Minnesota utilities and taconite producers avoid costly upgrades under a plan aimed at clearing the air over Voyageurs and the BWCA.
Minnesota's plan to reduce air pollution over northern parks and wilderness land won unanimous approval Tuesday from the Pollution Control Agency Citizens' Board amid fresh criticism from federal officials that it's too soft on the mining industry.
Federal land managers and conservation groups opposed the plan, arguing that at least some coal-fired power plants and 10 taconite furnaces in Minnesota should be ordered to install advanced control technologies to reduce visible haze.
Instead, state regulators say the iron mining industry must use "good combustion practices," a less-costly option than installing advanced, low-emission furnaces. One taconite plant has installed that technology, and it eventually may be required across the industry -- but not now.
In a detailed criticism of the state's taconite regulations, Trent Wickman, an engineer for the U.S. Forest Service in Duluth, said Minnesota is mandating "essentially well-tuned furnaces" when it should be developing standards for advanced technology.
Under the state's plan, emission "limits" on taconite plants will be "above current actual emissions," he said.

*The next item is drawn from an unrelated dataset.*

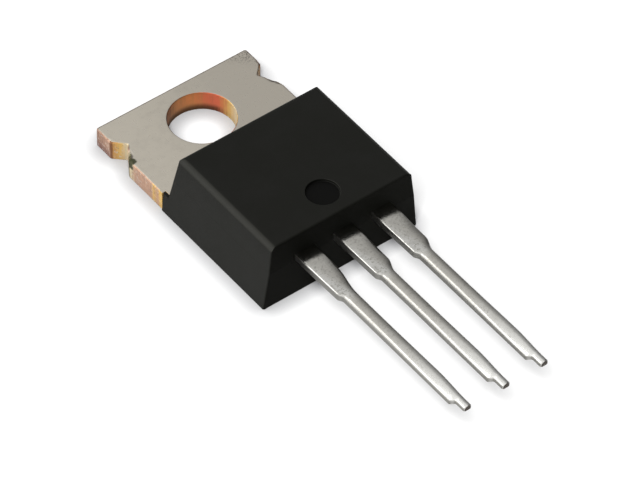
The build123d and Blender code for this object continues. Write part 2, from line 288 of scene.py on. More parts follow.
def skin(name, rings, closed=False):
    """A closed surface on a grid: face (i, j) joins points j and j + 1 of rings i and i + 1. The rings are
    closed loops. The first and last ring are joined if closed, and otherwise each ends in a fan of
    triangles round its middle point."""
    count, around = rings.shape[:2]
    loop_count = count if closed else count - 1
    j = np.arange(around)
    i = np.arange(loop_count)[:, None]
    here, there = i * around, (i + 1) % count * around
    following = (j + 1) % around
    quads = np.stack([here + j, here + following, there + following, there + j], axis=-1).reshape(-1, 4)
    points = rings.reshape(-1, 3)
    faces = quads.tolist()
    if not closed:
        middles = rings[[0, -1]].mean(axis=1)
        points = np.vstack([points, middles])
        first, last = count * around, count * around + 1
        faces += np.stack([np.full(around, first), following, j], axis=-1).tolist()
        end = (count - 1) * around
        faces += np.stack([np.full(around, last), end + j, end + following], axis=-1).tolist()
    mesh = bpy.data.meshes.new(name)
    mesh.from_pydata((points * MM).tolist(), [], faces)
    return mesh


def finished(name, mesh, material, node):
    """The mesh as a piece of the part: smooth but for its creases, hung on the root body, with the CAD node
    hidden in its place.
    """
    mesh.polygons.foreach_set("use_smooth", np.ones(len(mesh.polygons), dtype=bool))
    mesh.set_sharp_from_angle(angle=radians(32))
    mesh.materials.append(material)
    piece = bpy.data.objects.new(name, mesh)
    bpy.context.collection.objects.link(piece)
    normals = piece.modifiers.new("Flat faces stay flat", "WEIGHTED_NORMAL")
    normals.keep_sharp = True
    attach(piece, "root")
    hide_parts(node)


def rounded_outline(corners, radii, spacing, arc_steps=10):
    """A closed outline through the corners with each rounded to its radius: an arc touches both edges at
    radius x tan(half the turn) from the corner. The straights between are divided to the spacing."""
    corners = np.array(corners, dtype=float)
    ahead = np.roll(corners, -1, axis=0) - corners
    ahead /= np.linalg.norm(ahead, axis=1)[:, None]
    behind = np.roll(ahead, 1, axis=0)
    turn = np.arctan2(behind[:, 0] * ahead[:, 1] - behind[:, 1] * ahead[:, 0], (behind * ahead).sum(axis=1))
    radii = np.array(radii, dtype=float)
    reach = radii * np.tan(np.abs(turn) / 2)
    start = corners - behind * reach[:, None]
    finish = corners + ahead * reach[:, None]
    parts = []
    for k in range(len(corners)):
        side = np.sign(turn[k])
        inward = np.array([-behind[k, 1], behind[k, 0]]) * side
        angle = np.linspace(0, turn[k], arc_steps + 1)[:, None]
        turned = -inward * np.cos(angle) + behind[k] * side * np.sin(angle)
        parts.append(start[k] + inward * radii[k] + turned * radii[k])
        gap = start[(k + 1) % len(corners)] - finish[k]
        steps = max(2, int(np.linalg.norm(gap) / spacing))
        parts.append(finish[k] + gap * np.linspace(0, 1, steps + 1)[1:-1, None])
    return np.vstack(parts)


def outward_of(outline):
    """Unit normals of a closed outline that runs anticlockwise, from the chord between neighbours."""
    chord = np.roll(outline, -1, axis=0) - np.roll(outline, 1, axis=0)
    normal = np.stack([chord[:, 1], -chord[:, 0]], axis=1)
    return normal / np.linalg.norm(normal, axis=1)[:, None]


def fading(value, low, high):
    """0 below low, 1 above high, and 3s^2 - 2s^3 of the share s between."""
    share = np.clip((value - low) / (high - low), 0, 1)
    return share * share * (3 - 2 * share)


def tab_outline():
    """The stamped outline, anticlockwise: header, neck under the plastic's edge, notched tab."""
    right = [
        (HEADER_HALF, HEADER_END_Y, HEADER_ROUND),
        (HEADER_HALF, SHOULDER_Y - (NECK_HALF - HEADER_HALF), HEADER_ROUND),
        (NECK_HALF, SHOULDER_Y, HEADER_ROUND),
        (NECK_HALF, FOOT_Y, SHARP),
        (TAB_HALF, FOOT_Y, SHARP),
        (TAB_HALF, NOTCH_FAR, TAB_ROUND),
        (TAB_HALF - NOTCH_DEPTH, NOTCH_BOTTOM, NOTCH_ROUND),
        (TAB_HALF, NOTCH_START, TAB_ROUND),
        (TAB_HALF, TAB_END_Y, TAB_ROUND),
    ]
    corners = right + [(-x, y, radius) for x, y, radius in reversed(right)]
    return rounded_outline([c[:2] for c in corners], [c[2] for c in corners], spacing=0.12)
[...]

Coal-fired power plants that cause haze also avoided a costly requirement advocated by federal land managers and others to install advanced pollution controls called selective catalytic reduction (SCR). The technology can cost hundreds of millions of dollars per plant.
Haze, or reduced visibility, affects Voyageurs National Park and the Boundary Waters Canoe Area Wilderness (BWCA) in northern Minnesota and Isle Royale National Park on Lake Superior. Reducing haze over pristine areas has long been explicitly required under the U.S. Clean Air Act.
But the law, which aims to clear the skies by 2064, has long been unenforced, and after repeated court and regulatory delays, the government now faces a deadline to take the first steps to confront the problem.
Conservation groups said they will ask the U.S. Environmental Protection Agency, which has final say over the regulations, to reject Minnesota's approach and impose a stricter one.
"We disagree that there aren't available controls that could eliminate some of the pollution that taconite facilities are emitting," said Kevin Reuther, an attorney for parks and conservation groups. He also said the groups will urge the EPA to impose stringent, plant-specific controls on two older units at the state's largest coal-fired power plant near Becker, Minn.
Catherine Neuschler, a pollution-control planner at the MPCA, defended the state plan, saying it is "a strong step toward meeting our visibility goals." Stringent plant-specific requirements would not guarantee better results and might not withstand a court challenge by regulated industries, she and other officials said.
The National Park Service also opposed the state's regulatory plan, arguing that stricter emission controls are needed to reduce haze. But state officials are counting on other clean air regulations to do the job.
Taconite plants also face other regulations relating to emissions near taconite plants. State officials say those rules eventually may force the mining industry to install lower-emission furnaces.
Two units at U.S. Steel's Minntac plant in Mountain Iron are using the technology, and Neuschler said she expects other plants will need to shift to it in five years.
The board's vote was delayed from March so regulators could work out a deal with Cliffs Natural Resources, operator of three taconite plants on the Iron Range. It had warned that some of its furnaces might not meet the standards and might be forced to shut down. In the revised requirements, Cliffs must install better monitoring equipment if its emissions get too high.
For power plants, state regulators say a separate cap-and-trade emissions program designed to clear the air over Eastern cities should help reduce northern Minnesota haze. But that program is being challenged in federal court, leaving its fate in doubt.
Xcel Energy, which owns the Sherco power plant near Becker, is required to add controls on the plant's two oldest units, but not expensive SCR technology. Xcel has said it is going ahead with $50 million in pollution upgrades at the plant, which it argues is not the main source of haze over northern park and wilderness lands.